Benoît Hamon attend un signe
Lui aussi avait déjà mis un petit caillou sur le chemin qui mène à 2017. C'était dans L'Humanité, début septembre 2015 : «Oui. S'il devait y avoir une primaire à gauche, je n'exclus pas d'y participer», avait déclaré l'ex-membre du gouvernement, parti à l'été 2014 avec Montebourg. Depuis, le député des Yvelines, actif à l'Assemblée nationale pour s'opposer au projet de loi réformant le code du travail, est resté discret sur le front de la primaire. Tout juste a-t-on eu quelques échos d'une réunion, début avril à Paris, au cours de laquelle Benoît Hamon a informé ses plus proches soutiens qu'il serait candidat. «Et pas seulement à la primaire», faisait alors valoir un responsable de l'aile gauche du PS en coulisses. Qu'attend-il pour se déclarer officiellement ? «Il joue le soutien d'Aubry», croit savoir un de ses camarades, rappelant qu'il avait soutenu la maire de Lille dès le premier tour de la primaire en 2011. Mais pour les proches de l'ex-première secrétaire, l'ancien porte-parole du parti ne semble pas être une priorité.

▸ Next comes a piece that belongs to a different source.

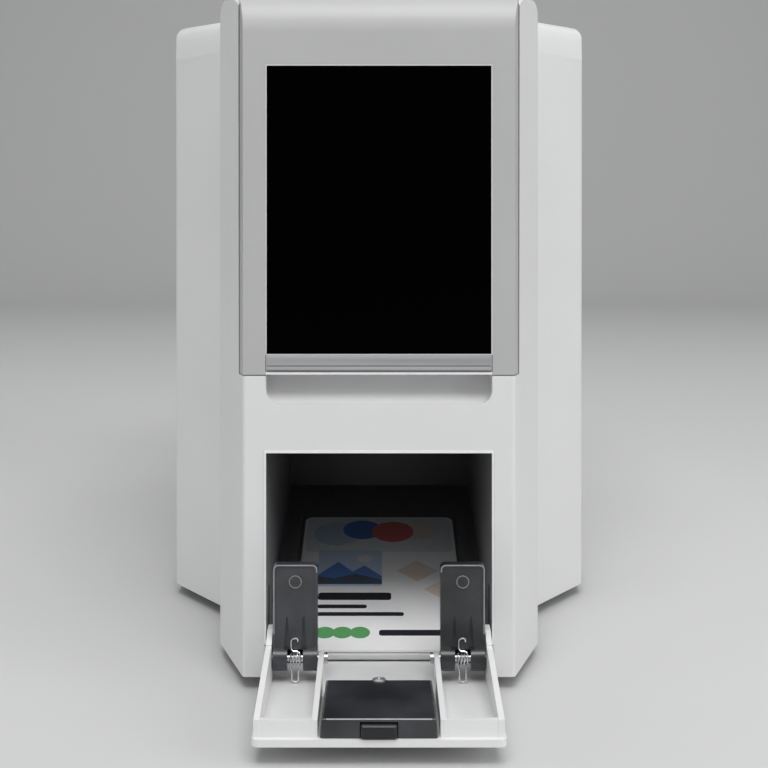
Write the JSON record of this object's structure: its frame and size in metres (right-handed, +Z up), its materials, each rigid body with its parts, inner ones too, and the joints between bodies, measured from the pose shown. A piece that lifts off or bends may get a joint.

Gérard Filoche en «défenseur des petits salaires»
Lui aussi veut y aller. Dans une interview au Point.fr dès l'annonce par Cambadélis d'une primaire, l'ancien inspecteur du travail, opposé depuis les premiers jours du quinquennat à la politique menée par ses camarades au pouvoir, a déclaré vouloir en être. «A 70 ans, je pense que je peux défendre utilement les petits salaires et les petites retraites, a-t-il expliqué. Ma candidature s'inscrit dans la continuité de l'opposition à la loi El Khomri. Moi, personne ne me fera céder. J'irai chercher les dividendes. Je ne trahirai jamais une promesse.» Comme Lienemann ou, à l'extérieur du PS, Jean-Luc Mélenchon, Filoche affiche en référence la campagne de Bernie Sanders aux Etats-Unis ou bien la victoire de Jeremy Corbyn en Grande-Bretagne pour prendre la tête du parti travailliste dans une primaire ouverte. Il en est persuadé : «Même une chèvre gagnerait contre Hollande.»